There's no shortage of wide players, which indicates an approach that's as effective but perhaps more attractive
than Rotherham are generally given credit for. No sign of John Mullin, an attacking midfielder from Burnley,
nor of Jose Miranda, a Portuguese left winger who's disappointed since winning a contract with some
fine pre-season performances. But Darren Garner has recovered from a broken leg to occupy the left flank,
while Chris Sedgwick adds somewhat erratic pace to the right. Andy Monkhouse, a talented left-sider who's
yet to find real consistency, has been on the bench, while Danny Hudson has just returned from a three month
loan spell at Doncaster.
Up front, Alan Lee caused most problems for us in the fixture at Millmoor. Quick, strong and tall, he's scored thirteen
times...and been booked an impressive ten times. The disciplinary problems meant that he was suspended
for two games, returning to the bench for the trip to Pride Park and possibly to the starting line-up on
Saturday. With twelve goals, Darren Byfield isn't far behind and is built of similarly powerful stuff, while Richie
Barker - ten goals - works hard for the cause. Much-travelled Mark Robins, responsible for a penalty miss
in the chaotic game at the start of last season, has fallen down the pecking order.
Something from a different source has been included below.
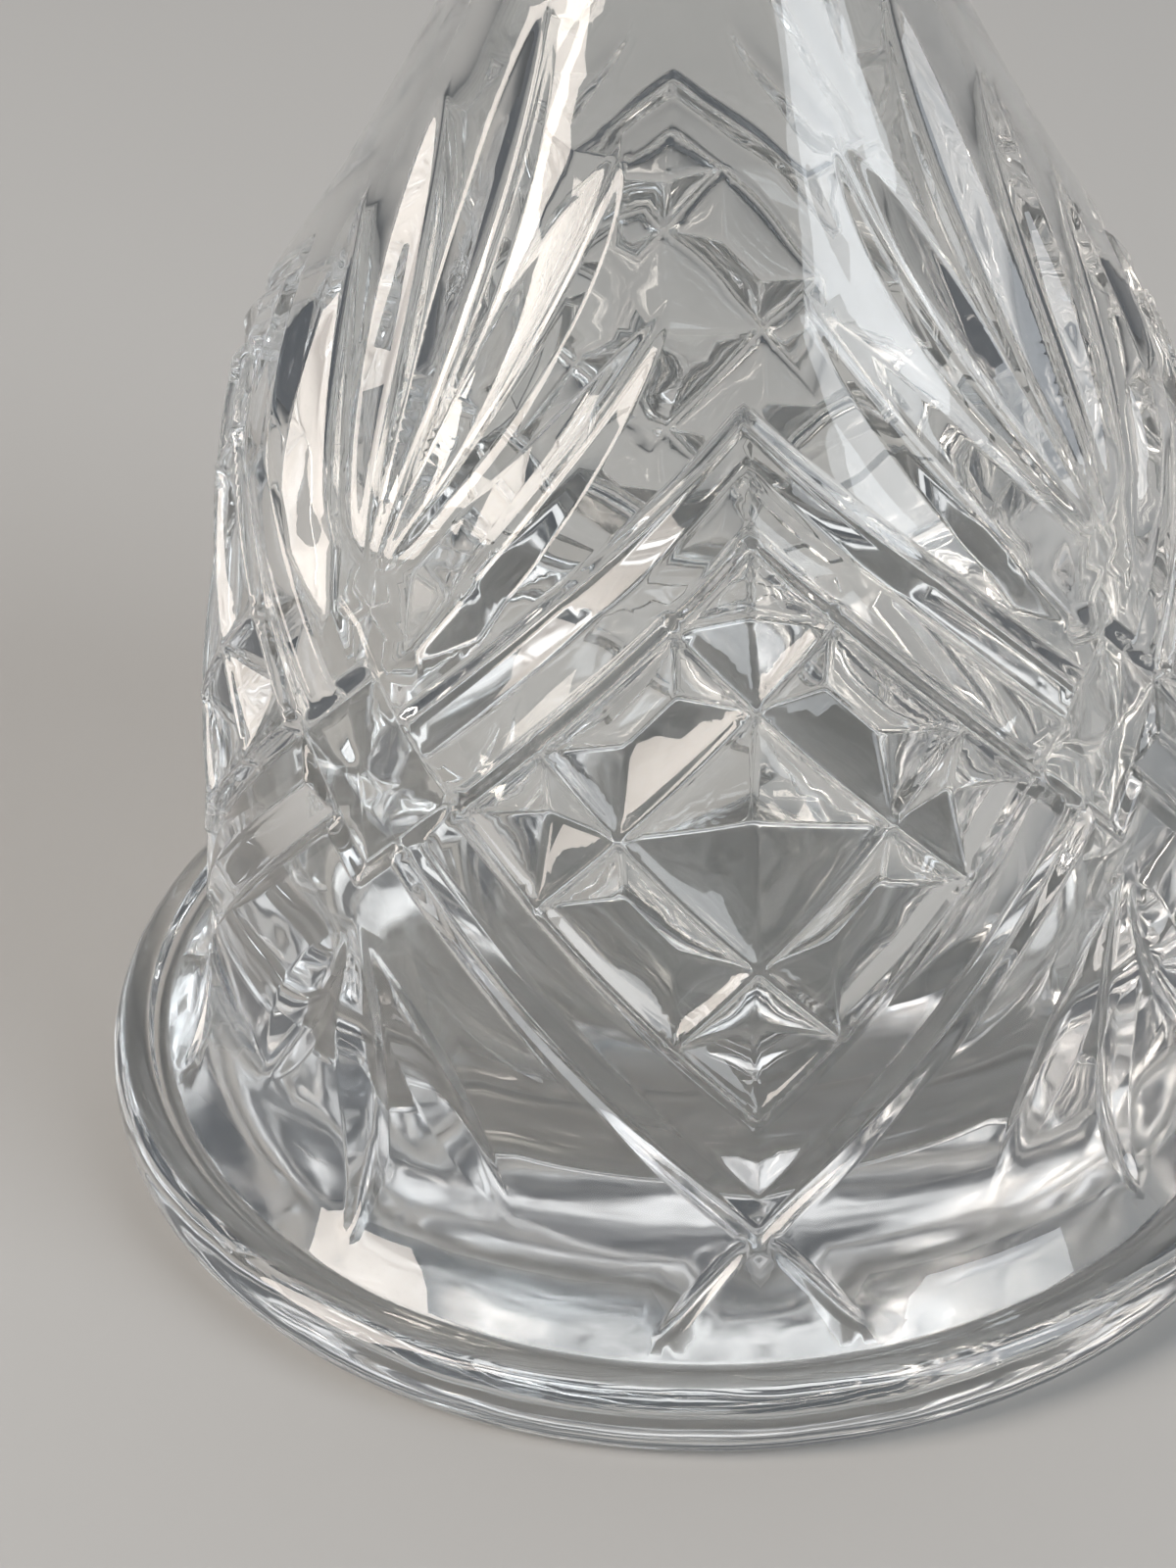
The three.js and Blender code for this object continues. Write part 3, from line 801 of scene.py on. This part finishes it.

Paul Warne puts in the
effort, but has yet to be more than a useful squad player.
No great mathematical skill required here. A win puts us right in the thick of things, so soon after it
appeared that the campaign was about to fall apart. Suddenly, the rest of the season looks very interesting
indeed, and maintaining our impressive home record is, obviously, massively important.
This is nobody's "Cup Final". But it is pretty vital.